This research program focuses on enabling discovery and design of materials for the next-generation of electric-vehicle’s batteries. It aims at developing computational materials design approaches to speed-up the design of anode materials with high specific capacity and electrochemical stability. The strategy is to target stable electrochemical interfaces made of lithium metal protected by polymer membranes. The specific goals are:
(i) To achieve fundamental understanding on the underlying mechanisms of the reactivity on the lithium and sodium metal-electrolyte interfaces.
(ii) To develop a novel high-throughput computational materials design (HCMD) approach to search for stable electrochemical interfaces.
(iii) To investigate soft x-ray spectroscopy properties of metal-polymer interface to develop a platform for validation of proposed mechanisms and novel materials.

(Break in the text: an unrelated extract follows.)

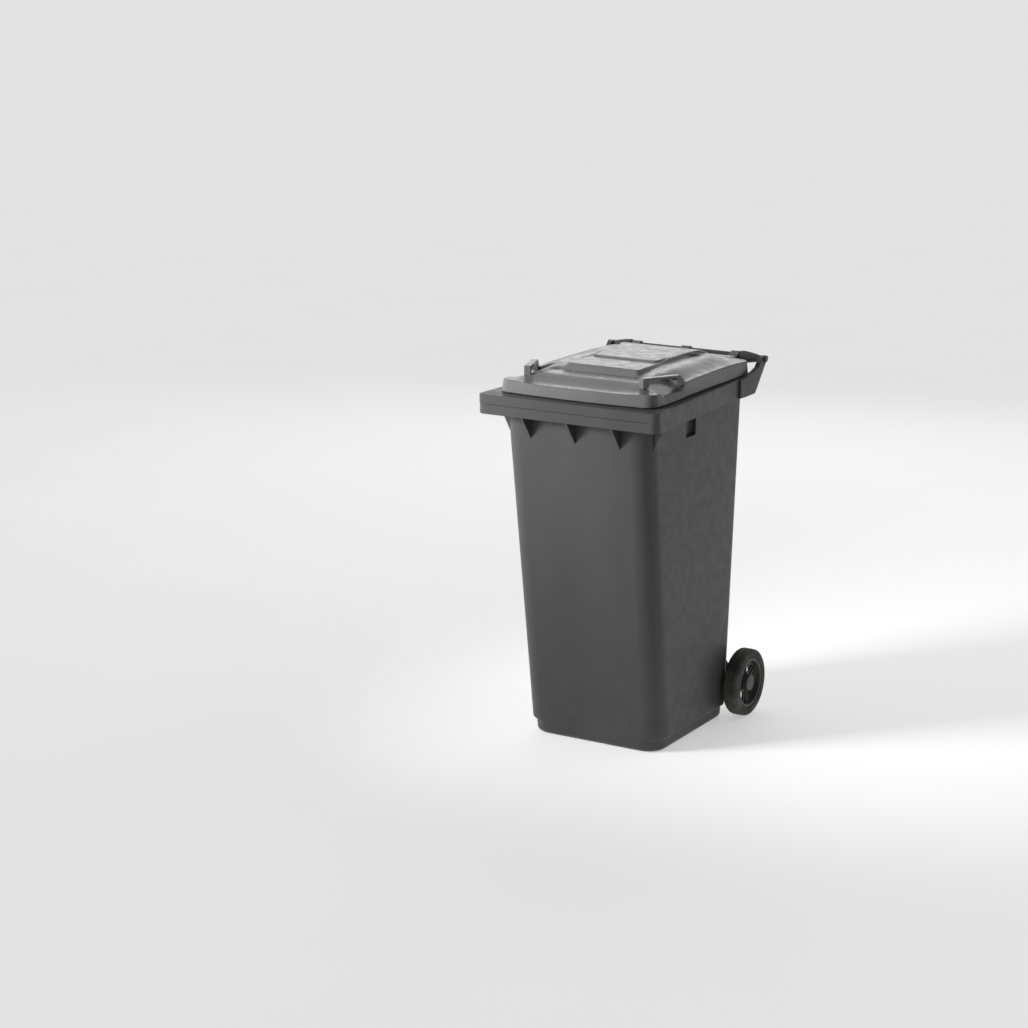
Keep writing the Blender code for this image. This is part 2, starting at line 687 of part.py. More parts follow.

It is concentrated on the following three work packages:
WP1: The aim of this work package is to achieve a fundamental understanding of the electronic structure, electrochemical properties and ionic conductivity mechanism in some target polymer compounds, lithium and sodium metal surfaces (pristine and alloyed) and metal-polymer interfaces, from density functional theory. The ionic diffusion will also be investigated with the primary goal of identifying efficient descriptors to incorporate the ion transport into the HCMD framework, which is a challenging problem. A first target molecule in this study will be poly(4-bromostyren) and co-polymer with methoxypolyethylene glycol maleimide to enhance ionic conductivity.

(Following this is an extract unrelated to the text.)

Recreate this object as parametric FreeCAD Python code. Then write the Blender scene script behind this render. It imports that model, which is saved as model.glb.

WP2: The aim of this work package is to develop the first principles-based high throughput screening. This is to be achieved through the assessment of some key properties of a large number of compounds. The screening will follow the hierarchy of stability –> suitable level potentials –> appropriate ionic conductivity –> surface attachment energy. The selection of “elimination criteria” will rely on the outcome of WP1. After selecting the potential candidates we will proceed with an in-depth study of the surface interactions. A feedback loop will be established with experimental collaborators to calibrate this machinery.
WP3: The aim of this work package is to carry out an in-depth study on the potential materials generated in WP2. The thermal stability of the interface will be further investigated by means of ab inito molecular dynamics simulations, which will also be used to carry out thermodynamics average of the electrochemical window. X-ray spectroscopy properties will also be calculated at this stage to provide data for direct comparison with experimental findings. We will develop methodologies to perform the calculations on the metal-polymer interface.